Would love to hang out and bounce ideas off other photographers. I'm in Ogden but wouldn't mind traveling to Salt Lake or other areas.
-Catie


----------



## stephaniebrannphoto (Dec 8, 2013)

Hi!   I'm here in Layton. I'm just starting out on trying to figure out how to start my own business... but I'm new to the area, so I'd love to chat with some local photographers.  
-Steph


----------



## Aloicious (Dec 11, 2013)

I'm in Tooele, I have a strange schedule, but if I could make it, I'd be up for a get together.


----------



## Light Guru (Dec 11, 2013)

Check out the Photowalking Utah page on Facebook.


----------



## Ihatemymoney (Dec 30, 2013)

You guys get into northern Nevada contact  me


----------



## Aloicious (Dec 31, 2013)

what part of NV are you in? I'm out in the middle of nowhere, NV at various times throughout the year...I want to go shoot the Himalayan snowcocks on the ruby mountains just south of Elko in the near future...


----------



## wyogirl (Dec 31, 2013)

I'm in Rock Springs, WY... so not that far.  I would totally drive to meet up, weather permitting.... so really that means like June...lol.


----------



## Aloicious (Dec 31, 2013)

wyogirl said:


> I'm in Rock Springs, WY... so not that far. I would totally drive to meet up, weather permitting.... so really that means like June...lol.

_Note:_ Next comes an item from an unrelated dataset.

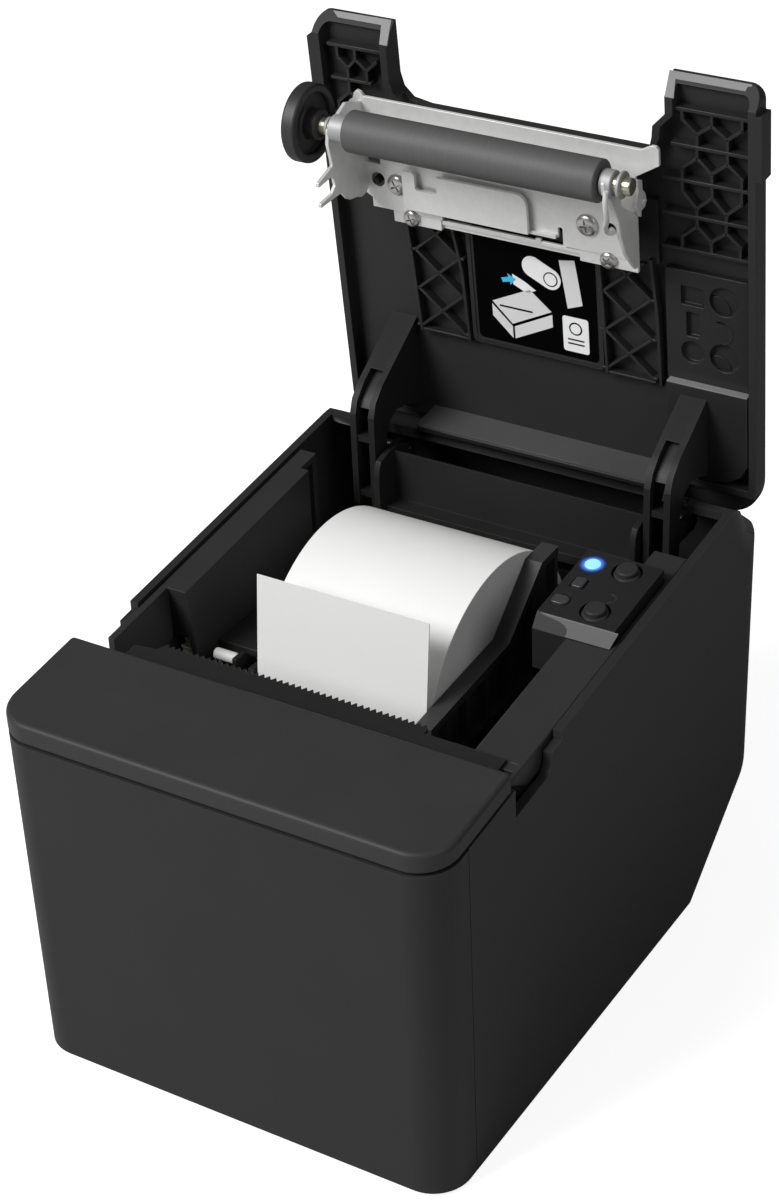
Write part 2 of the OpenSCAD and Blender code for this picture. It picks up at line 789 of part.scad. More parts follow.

I'm out in Evanston area in the spring/fall cruising around the high uintas, and a few golden eagle nests I'm familiar with in the area.


----------



## wyogirl (Dec 31, 2013)

I've only lived in WY for 2 years so I'd be up to exploring Evanston with someone who knows the area.


----------



## Aloicious (Dec 31, 2013)

Its mostly the Utah side of Evanston that I'm familiar with (like the 150 around mirror lake and heading towards WY, and I-80 headed towards WY), I don't really know Evanston itself or the WY side very much, but I'm always up for exploring.


----------